Air seeders use a ground drive system to turn the meters. They have a section control system that allows 1/2 of the width to be shut off for narrower areas and to prevent too much seed waste on point rows. We decided to take things up a level and installed the Inetllidrive system. It allows us to control every 30″ section individually thus minimizing overlap with already seeded areas. Electric motors drive each 30″ section and can independently control the feed rate of each section. The company claims that they will save 10-12% on seed costs per acre. That adds up fast when seed beans cost $50/unit plus and we’re using 1.15 units/acre. At a savings of $6/acre this unit will pay for itself in 3 years!
There was no reason to expect the 2019 corn harvest to be easy but, in hindsight, it was the worst year of farming I have ever experienced! Planting corn a month later than usual is never a good thing but coupling it with the fact that the entire summer was cool and wet made the resulting crop yield and quality a costly challenge both monetarily and mentally. Corn yields themselves were okay but, when faced with the reality of dryer gas expenses due to wetter than usual corn along with an LP shortage driving prices higher yet and elevator charges and discounts for wet corn delivered to them, this year was one for the books.

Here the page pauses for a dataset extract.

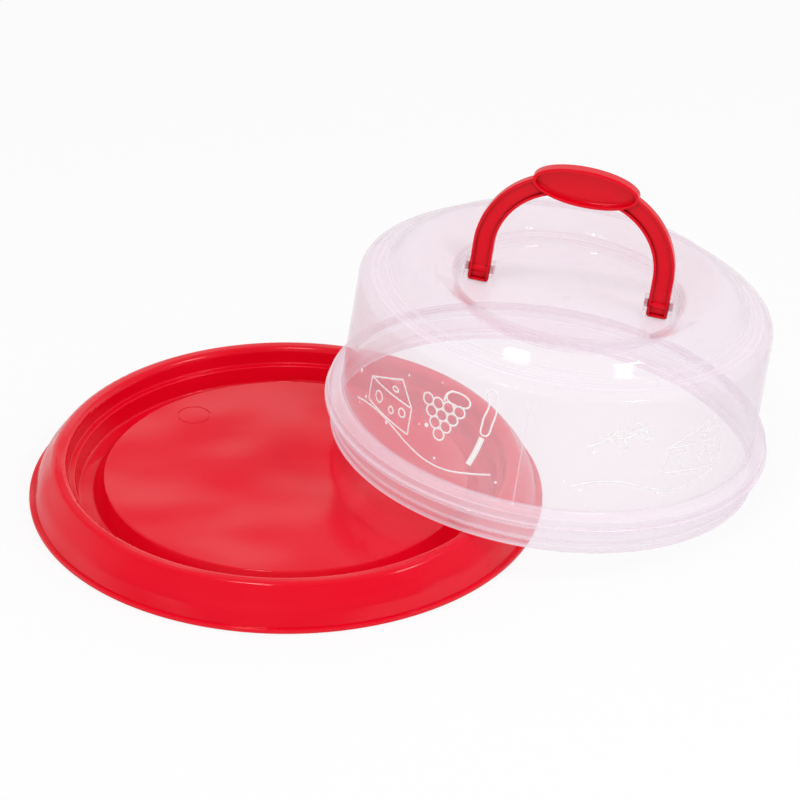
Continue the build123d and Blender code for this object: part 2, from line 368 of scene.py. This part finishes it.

2019 presented us with challenges in timeliness and quality for soybean and corn harvesting. Harvest was much later than usual, which meant that we didn’t have the normal, dry weather we need for soybeans to come out of the field at less than 13% moisture. This is a problem in a couple of ways. First the elevators will discount the soybeans brought in over 13% by 1% for every 1/2% they are over 13%. As the moisture climbs higher, the discount percent increases more yet. The second challenge is presented because we raise seed beans for Pioneer. They don’t want our soybeans for seed if they are over 14%. We waited through two days of sun and slight warmth to get to that point and still ended up with a bin of seed that tested higher than 14%.